Place des tests de biologie délocalisée
Les tests viscoélastométriques (TVE) (thromboélastographie (TEG®) et thromboélastométrie (ROTEM®), semblent plus adaptés pour guider le clinicien que les tests de coagulation conventionnels (INR, PT, PTT, fibrinogène, plaquettes), lesquels ne reflètent qu’une partie du système hémostatique et présentent un délai d’analyse pouvant aller jusqu’à 60 minutes (11).
L’utilisation des TVE pour guider le clinicien dans sa prise en charge transfusionnelle semble permettre de réduire l’usage de CGR et de PFC sans effet sur la mortalité à 90 jours ou la durée d’hospitalisation (27). Cependant, cette revue systématique avec méta-analyse repose principalement sur des études observationnelles, et les deux essais cliniques randomisés inclus n’ont pas abouti aux mêmes conclusions. Malgré cela, plusieurs sociétés savantes recommandent l’usage de TVE pour monitorer la coagulation en TH (28,29).
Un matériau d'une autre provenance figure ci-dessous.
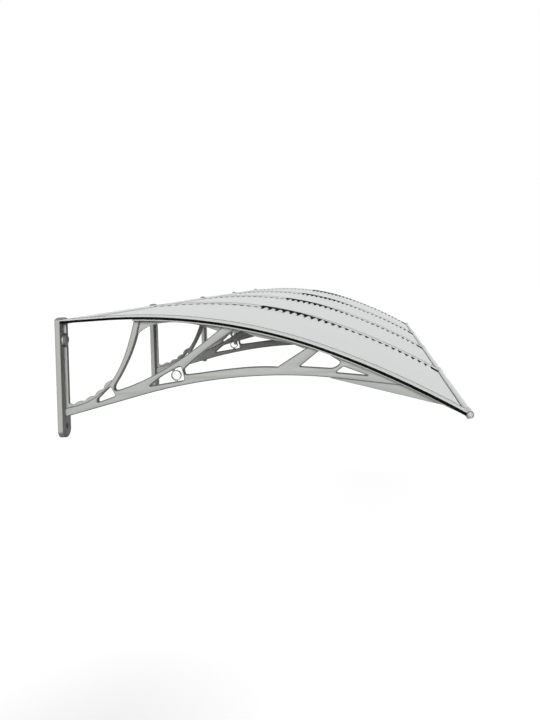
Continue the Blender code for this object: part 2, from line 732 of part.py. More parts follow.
def main():
    remove_all()
    root = bpy.data.objects.new("canopy", None)
    bpy.context.scene.collection.objects.link(root)

    cast = material("bracket_grey", (0.46, 0.47, 0.45), 0.45, 0.0)
    sheet = material("panel_polycarbonate", (0.66, 0.67, 0.67), 0.25, 0.0)
    bar = material("strip_aluminium", (0.62, 0.63, 0.62), 0.40, 0.9)
    rubber = material("seal_rubber", (0.012, 0.012, 0.012), 0.75, 0.0)
    extrusion = material("rail_aluminium", (0.60, 0.61, 0.60), 0.38, 0.9)
    moulded = material("cap_plastic", (0.42, 0.43, 0.41), 0.50, 0.0)
    steel = material("screw_steel", (0.55, 0.55, 0.54), 0.30, 1.0)

    lines = [MODULE_WIDTH * (i - MODULES / 2) for i in range(MODULES + 1)]
    bracket = bracket_mesh()
    strip = strip_mesh()
    cap = bolt_cap_mesh()
    seals = {sides: seal_mesh(*sides) for sides in ((False, True), (True, True), (True, False))}
    for i, x in enumerate(lines):
        place(f"bracket_{i + 1}", bracket, cast, x, root)
        place(f"bolt_cap_{i + 1}", cap, moulded, x, root)
        place(f"seal_{i + 1}", seals[(i > 0, i < MODULES)], rubber, x, root)
        place(f"cover_strip_{i + 1}", strip, bar, x, root)

    panel = panel_mesh()
    beside_post = HALF_POST + FIT
    rear_rail = plate(rear_rail_outline(), beside_post, MODULE_WIDTH - beside_post, "rear_rail")
    for i, x in enumerate(lines[:-1]):
        start = -HALF_POST if i == 0 else FIT
        end = MODULE_WIDTH + (HALF_POST if i == MODULES - 1 else -FIT)
        front_rail = plate(front_rail_outline(), start, end, "front_rail")
        place(f"panel_{i + 1}", panel, sheet, x, root)
        place(f"front_rail_{i + 1}", front_rail, extrusion, x, root)
        place(f"rear_rail_{i + 1}", rear_rail, extrusion, x, root)

    for number, side, line in ((1, -1, lines[0]), (2, 1, lines[-1])):
        x = line + side * HALF_POST
        place(f"rail_end_cap_{number}", end_cap_mesh(side), moulded, x, root)
        place(f"rail_cap_screw_{number}", rail_screw_mesh(side), steel, x, root)


main()
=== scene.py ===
"""Looks of a modular door canopy: arched polycarbonate panels on openwork wall brackets.

The canopy runs along X, its wall faces lie in the plane Y = 0 and it projects towards -Y.
Side sections are drawn in d, the distance out from the wall, and h, the height over a base
line near the lower ends of the wall posts. Along the arch they are measured by s, the length
along the middle line of the seals, and n, the height square to that line. Sizes are in
metres, except for the outlines whose function says that it takes millimetres.
"""

import math

import bmesh
import bpy
import numpy as np
from mathutils import Matrix, Vector
from mathutils.geometry import tessellate_polygon


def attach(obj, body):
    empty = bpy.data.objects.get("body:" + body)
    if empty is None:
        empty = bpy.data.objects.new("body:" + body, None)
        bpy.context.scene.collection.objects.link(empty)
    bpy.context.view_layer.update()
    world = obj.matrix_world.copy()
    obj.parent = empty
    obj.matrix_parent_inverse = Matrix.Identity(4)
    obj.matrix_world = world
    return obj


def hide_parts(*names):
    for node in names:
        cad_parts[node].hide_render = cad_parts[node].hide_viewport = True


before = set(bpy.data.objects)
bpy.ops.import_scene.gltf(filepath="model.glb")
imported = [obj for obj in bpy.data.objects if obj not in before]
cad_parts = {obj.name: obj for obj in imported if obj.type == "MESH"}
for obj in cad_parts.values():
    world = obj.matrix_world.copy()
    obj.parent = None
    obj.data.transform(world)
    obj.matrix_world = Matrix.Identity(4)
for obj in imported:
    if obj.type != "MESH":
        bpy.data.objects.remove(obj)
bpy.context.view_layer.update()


# Brackets
# Five brackets of satin grey plastic, each moulded in one piece: a post that is bolted to the
# wall, an openwork arm with an eyelet, thin webs with scallops, a flange that carries the roof,
# and a cradle under the front rail.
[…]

Ces tests présentent toutefois des limites, notamment leur insensibilité au facteur de von Willebrand (vWF) et à la protéine C, deux éléments clés de l’hémostase chez les patients cirrhotiques (30). Un dispositif de sonorhéométrie, le Quantra®, a été évalué en TH. Une étude observationnelle prospective multicentrique a montré une bonne corrélation avec le ROTEM® pour la mesure de la coagulation et de la fibrinolyse (31). Une autre étude rétrospective a démontré une bonne corrélation avec les tests de laboratoires standards et proposé un algorithme de traitement du saignement actif en TH en utilisant le dispositif étudié (32). Toutefois, aucune étude interventionnelle n’a encore validé son utilisation ni défini d’algorithme thérapeutique qui pourrait avoir un impact sur la morbi-mortalité post-opératoire.
CONCLUSION
La TH s’adresse à des patients le plus souvent atteints de cirrhose, avec un nouvel équilibre hémostatique. Chaque phase opératoire s’accompagne de nouvelles perturbations hémostatiques, multifactorielles et difficiles à prévoir. La gestion peropératoire du saignement et la transfusion repose sur des algorithmes transfusionnels, intégrant éventuellement les résultats de tests de biologie délocalisée.
En France, l’étude observationnelle multicentrique HEMOTRANSPLANT a pour objectif de mieux décrire et prédire le saignement et les besoins transfusionnels au cours de la TH (NCT 06257407).